Introduction to Data Science: Concept, history, and process (CRISP-DM) of Data Science, its goals and applications. Attributes, datasets, data quality issues, Big Data, basic machine learning tasks.
Data Exploration, Preparation, and Similarity Measures: Data preparation, exploratory data analysis and visualization, summary statistics, sampling, attribute aggregation, transformation, discretization. Minkowski distance and its special cases, Mahalanobis distance, cosine similarity, SMC, Jaccard index, Hamming distance, DTW.
kNN and Decision Trees: Nearest neighbor methods and their accelerations (K-d tree, CNN), Bayes classifier, decision tree, Hunt algorithm, split quality, impurity measures, evaluation.
Overfitting and Model Evaluation: Generalization capability, training, test, and validation sets. Cross-validation, underfitting and overfitting, Occam’s razor, decision tree pruning, confusion matrix, performance metrics, ROC curve, AUC.
Naive Bayes and Bayesian Networks: Bayes classifier principle, a posteriori and maximum likelihood estimation, estimation with normal distribution, Laplace and m-estimation, evaluation of Naive Bayes, Bayesian networks, conditional independence.
Linear Regression: Parametric and nonparametric regression, kNN and decision tree for regression tasks, MSE, decomposition of MSE and variance, bias–variance trade-off, optimal regression solution, linear regression, gradient descent, stochastic gradient descent, learning rate, regularization, polynomial regression.
Logistic Regression and SVM: Classification by regression, sigmoid function, objective function of logistic regression, linear separability, nonlinear decision boundaries, logit model, maximum margin principle, support vectors and SVM, optimization task, kernel trick, handling multiclass classification.

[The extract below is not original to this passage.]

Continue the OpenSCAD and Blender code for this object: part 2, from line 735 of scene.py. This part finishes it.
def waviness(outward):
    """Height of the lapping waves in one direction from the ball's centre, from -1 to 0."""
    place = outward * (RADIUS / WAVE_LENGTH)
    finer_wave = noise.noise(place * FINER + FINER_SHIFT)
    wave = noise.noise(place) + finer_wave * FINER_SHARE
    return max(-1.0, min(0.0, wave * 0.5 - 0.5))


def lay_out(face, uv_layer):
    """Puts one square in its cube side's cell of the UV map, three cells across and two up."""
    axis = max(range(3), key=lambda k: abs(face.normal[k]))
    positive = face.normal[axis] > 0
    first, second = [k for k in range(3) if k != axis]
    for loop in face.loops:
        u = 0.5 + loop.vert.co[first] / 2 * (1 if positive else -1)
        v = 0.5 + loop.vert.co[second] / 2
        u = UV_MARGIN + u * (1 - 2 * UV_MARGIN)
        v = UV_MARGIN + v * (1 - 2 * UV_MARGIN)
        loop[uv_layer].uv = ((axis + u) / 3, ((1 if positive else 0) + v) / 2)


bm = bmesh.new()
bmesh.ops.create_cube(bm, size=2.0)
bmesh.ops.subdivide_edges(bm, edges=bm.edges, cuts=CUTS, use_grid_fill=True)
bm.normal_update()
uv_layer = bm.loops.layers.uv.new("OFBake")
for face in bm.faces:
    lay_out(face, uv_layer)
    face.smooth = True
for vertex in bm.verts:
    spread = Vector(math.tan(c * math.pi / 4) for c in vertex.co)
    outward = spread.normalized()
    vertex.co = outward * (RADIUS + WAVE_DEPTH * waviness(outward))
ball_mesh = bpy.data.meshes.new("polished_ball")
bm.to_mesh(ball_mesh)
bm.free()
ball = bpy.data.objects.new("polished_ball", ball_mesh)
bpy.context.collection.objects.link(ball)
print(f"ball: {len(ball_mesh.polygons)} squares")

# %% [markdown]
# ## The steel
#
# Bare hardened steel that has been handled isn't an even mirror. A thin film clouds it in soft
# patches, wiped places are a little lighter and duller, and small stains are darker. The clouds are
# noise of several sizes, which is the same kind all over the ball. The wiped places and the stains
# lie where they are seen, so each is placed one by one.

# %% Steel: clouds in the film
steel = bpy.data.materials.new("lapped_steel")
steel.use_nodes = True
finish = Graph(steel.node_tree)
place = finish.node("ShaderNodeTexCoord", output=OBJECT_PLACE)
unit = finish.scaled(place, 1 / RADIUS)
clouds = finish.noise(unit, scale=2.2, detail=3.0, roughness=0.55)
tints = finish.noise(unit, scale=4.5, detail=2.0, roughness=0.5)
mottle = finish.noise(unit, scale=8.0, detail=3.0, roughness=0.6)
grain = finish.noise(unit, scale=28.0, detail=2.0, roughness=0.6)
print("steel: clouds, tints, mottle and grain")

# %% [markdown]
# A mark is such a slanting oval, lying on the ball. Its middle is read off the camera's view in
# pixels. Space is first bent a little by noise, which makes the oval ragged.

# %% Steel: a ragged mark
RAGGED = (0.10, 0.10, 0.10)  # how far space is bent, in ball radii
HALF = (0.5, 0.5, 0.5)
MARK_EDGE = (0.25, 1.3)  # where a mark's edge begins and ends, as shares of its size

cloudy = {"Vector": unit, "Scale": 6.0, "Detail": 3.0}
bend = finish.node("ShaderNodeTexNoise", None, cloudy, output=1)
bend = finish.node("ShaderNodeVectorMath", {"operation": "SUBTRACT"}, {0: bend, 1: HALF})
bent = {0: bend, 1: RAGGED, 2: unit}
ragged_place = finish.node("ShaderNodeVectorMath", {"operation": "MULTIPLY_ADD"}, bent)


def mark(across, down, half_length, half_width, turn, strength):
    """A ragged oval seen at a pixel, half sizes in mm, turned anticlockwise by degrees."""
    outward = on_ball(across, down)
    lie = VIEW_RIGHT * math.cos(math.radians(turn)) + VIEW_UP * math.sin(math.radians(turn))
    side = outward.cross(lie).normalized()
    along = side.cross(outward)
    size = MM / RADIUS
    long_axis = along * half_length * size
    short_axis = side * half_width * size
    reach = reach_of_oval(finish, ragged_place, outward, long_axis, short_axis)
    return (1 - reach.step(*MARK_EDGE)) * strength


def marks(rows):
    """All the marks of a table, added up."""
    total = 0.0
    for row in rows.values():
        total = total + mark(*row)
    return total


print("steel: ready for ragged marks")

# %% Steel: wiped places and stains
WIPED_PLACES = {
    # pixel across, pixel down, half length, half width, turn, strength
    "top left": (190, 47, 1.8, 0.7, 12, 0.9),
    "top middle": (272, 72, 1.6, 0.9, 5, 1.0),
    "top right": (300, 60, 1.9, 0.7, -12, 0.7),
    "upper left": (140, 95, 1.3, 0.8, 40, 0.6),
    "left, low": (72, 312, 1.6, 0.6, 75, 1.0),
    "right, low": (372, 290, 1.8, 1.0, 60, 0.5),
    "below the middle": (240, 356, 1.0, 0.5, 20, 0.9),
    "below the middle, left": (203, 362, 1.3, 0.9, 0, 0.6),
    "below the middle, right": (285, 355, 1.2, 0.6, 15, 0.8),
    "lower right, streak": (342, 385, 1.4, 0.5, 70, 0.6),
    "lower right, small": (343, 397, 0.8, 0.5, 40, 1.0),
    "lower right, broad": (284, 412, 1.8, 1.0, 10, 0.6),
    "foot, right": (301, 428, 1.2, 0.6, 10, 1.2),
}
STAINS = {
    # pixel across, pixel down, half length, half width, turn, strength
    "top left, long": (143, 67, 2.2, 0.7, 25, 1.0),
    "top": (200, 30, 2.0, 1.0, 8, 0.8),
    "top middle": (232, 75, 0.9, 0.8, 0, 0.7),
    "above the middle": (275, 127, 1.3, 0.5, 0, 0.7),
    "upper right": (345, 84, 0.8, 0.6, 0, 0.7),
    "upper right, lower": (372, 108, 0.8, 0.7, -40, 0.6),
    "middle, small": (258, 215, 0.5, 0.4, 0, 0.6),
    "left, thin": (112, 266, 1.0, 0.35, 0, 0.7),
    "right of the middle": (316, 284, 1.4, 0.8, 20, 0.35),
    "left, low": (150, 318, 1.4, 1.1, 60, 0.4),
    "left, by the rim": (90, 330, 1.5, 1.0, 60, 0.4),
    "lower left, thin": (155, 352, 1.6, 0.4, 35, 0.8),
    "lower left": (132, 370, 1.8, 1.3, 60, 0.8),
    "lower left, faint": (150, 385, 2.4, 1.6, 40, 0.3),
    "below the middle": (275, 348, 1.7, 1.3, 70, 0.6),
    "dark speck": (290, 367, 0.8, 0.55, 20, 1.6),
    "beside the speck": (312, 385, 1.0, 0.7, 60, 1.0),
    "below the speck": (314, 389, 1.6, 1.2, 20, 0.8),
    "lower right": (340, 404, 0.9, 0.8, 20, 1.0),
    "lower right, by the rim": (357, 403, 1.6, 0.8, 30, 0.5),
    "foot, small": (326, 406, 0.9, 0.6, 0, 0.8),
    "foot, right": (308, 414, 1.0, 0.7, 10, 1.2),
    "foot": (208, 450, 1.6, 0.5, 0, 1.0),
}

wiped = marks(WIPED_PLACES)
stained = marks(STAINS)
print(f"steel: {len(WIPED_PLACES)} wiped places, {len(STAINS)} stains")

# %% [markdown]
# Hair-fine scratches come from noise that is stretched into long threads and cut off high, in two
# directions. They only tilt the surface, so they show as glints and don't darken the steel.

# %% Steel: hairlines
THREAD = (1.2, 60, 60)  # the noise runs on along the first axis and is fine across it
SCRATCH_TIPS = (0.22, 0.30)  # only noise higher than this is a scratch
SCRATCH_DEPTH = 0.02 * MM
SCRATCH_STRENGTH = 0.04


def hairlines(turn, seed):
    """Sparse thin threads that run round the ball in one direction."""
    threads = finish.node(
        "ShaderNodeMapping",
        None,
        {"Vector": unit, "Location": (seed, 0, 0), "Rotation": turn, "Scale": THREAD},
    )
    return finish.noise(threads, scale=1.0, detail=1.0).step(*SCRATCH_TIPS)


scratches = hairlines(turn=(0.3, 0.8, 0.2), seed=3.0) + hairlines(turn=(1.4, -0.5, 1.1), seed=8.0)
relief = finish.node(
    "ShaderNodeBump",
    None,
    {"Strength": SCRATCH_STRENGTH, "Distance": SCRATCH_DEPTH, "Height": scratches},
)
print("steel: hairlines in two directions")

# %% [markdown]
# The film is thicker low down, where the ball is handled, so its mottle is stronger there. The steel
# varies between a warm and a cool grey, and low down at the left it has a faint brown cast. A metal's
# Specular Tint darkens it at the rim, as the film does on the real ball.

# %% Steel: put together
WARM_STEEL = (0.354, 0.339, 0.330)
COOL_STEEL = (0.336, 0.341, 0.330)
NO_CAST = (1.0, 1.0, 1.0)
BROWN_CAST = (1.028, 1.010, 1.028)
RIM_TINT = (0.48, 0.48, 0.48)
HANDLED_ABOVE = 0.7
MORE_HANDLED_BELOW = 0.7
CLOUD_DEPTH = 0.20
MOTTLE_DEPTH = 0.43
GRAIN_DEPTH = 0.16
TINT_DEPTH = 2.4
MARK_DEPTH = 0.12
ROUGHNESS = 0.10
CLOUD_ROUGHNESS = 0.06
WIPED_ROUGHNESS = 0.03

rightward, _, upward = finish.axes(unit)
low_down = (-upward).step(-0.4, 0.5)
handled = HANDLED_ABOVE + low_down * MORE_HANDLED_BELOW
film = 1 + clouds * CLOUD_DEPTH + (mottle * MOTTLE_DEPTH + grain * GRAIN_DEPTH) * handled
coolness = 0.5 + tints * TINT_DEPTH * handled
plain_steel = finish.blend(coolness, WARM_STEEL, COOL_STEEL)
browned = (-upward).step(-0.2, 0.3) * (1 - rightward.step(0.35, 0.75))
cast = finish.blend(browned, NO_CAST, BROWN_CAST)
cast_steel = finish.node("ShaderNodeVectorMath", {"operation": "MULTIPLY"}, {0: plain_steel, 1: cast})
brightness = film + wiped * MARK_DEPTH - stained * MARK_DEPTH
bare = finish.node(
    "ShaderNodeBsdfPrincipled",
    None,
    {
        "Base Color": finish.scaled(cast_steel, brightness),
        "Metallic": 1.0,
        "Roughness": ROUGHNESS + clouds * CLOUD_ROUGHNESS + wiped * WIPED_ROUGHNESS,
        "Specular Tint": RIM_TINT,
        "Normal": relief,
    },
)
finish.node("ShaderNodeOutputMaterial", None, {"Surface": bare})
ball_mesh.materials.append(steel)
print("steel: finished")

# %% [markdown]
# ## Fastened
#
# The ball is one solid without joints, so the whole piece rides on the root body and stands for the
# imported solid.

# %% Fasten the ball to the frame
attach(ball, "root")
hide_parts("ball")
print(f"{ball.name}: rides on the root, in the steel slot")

Neural Networks: Biological motivation, activation functions, perceptron and its relationship to other algorithms, learning logical functions, multilayer neural networks, forward propagation, backpropagation.
Ensemble Learning for Classification: Ensemble methods, bagging, metamodels, boosting and AdaBoost, gradient boosting, random forest, semi-supervised learning, classification of imbalanced data, SMOTE.
Clustering: Concept and types of clustering, clustering algorithms, Stirling numbers of the second kind, Kleinberg’s impossibility theorem, k-means algorithm, bisecting k-means, hierarchical clustering, cluster distance measures, single-link and complete-link methods, DBSCAN algorithm, core, border, and noise points, k-medoids, fuzzy c-means, Gaussian mixture models, EM algorithm, cluster validation (distance matrices, SSE, silhouette).
Recommender Systems: Content-based approach, collaborative filtering, nearest-neighbor methods, latent factor models, matrix factorization.
Dimensionality Reduction: Advantages and disadvantages of high dimensionality, curse of dimensionality, high-dimensional paradoxes, dimensionality reduction methods, feature selection techniques, principal component analysis, independent component analysis.
Association Rule Learning: Market basket transactions, support, confidence, rule mining, brute-force and two-step approaches, apriori principle and algorithm, maximal and closed itemsets, rule generation (brute-force and apriori-based), lift measure.
Outlier and Anomaly Detection: Causes, goals, and aspects of anomaly detection, applications, detection methods and anomaly types, supervised and statistical approaches, clustering-based and nearest-neighbor-based detection, density-based methods, local outlier factor (LOF), isolation forest, convex hull, half-space depth, detection after dimensionality reduction, contextual and collective anomalies, online detection methods.
Networks and PageRank: Graph representations, properties of real-world networks, scale-free property, Erdős–Rényi model, preferential attachment model, node centrality measures, PageRank idea, random surfer model, Markov chains, stationary distribution, power method, PageRank walk, importance of teleportation, PageRank manipulability, personalized PageRank.
Technologies
Python: IPython, Anaconda, Jupyter. Libraries: pandas, Scikit-learn, NumPy, SciPy, matplotlib, IPython, Keras, TensorFlow. Topics: array handling, web scraping, data acquisition (API), data import (CSV, JSON, XML/HTML), classification and regression tasks, gradient and ensemble methods, character recognition with neural networks, PCA, face recognition.
R: RStudio. Packages: ggplot2, class, dplyr. Topics: vectors, matrices, lists, data frames, importing data from files and the web, visualization, machine learning (classification, regression), aggregation, clustering, box plots.
Tableau: Measures and dimensions, data transformation and aggregation, creating calculated fields and parameters, bar and scatter plots, axis transformations, filtering data, editing tooltips, reference lines, histograms, Python/R integration, clustering.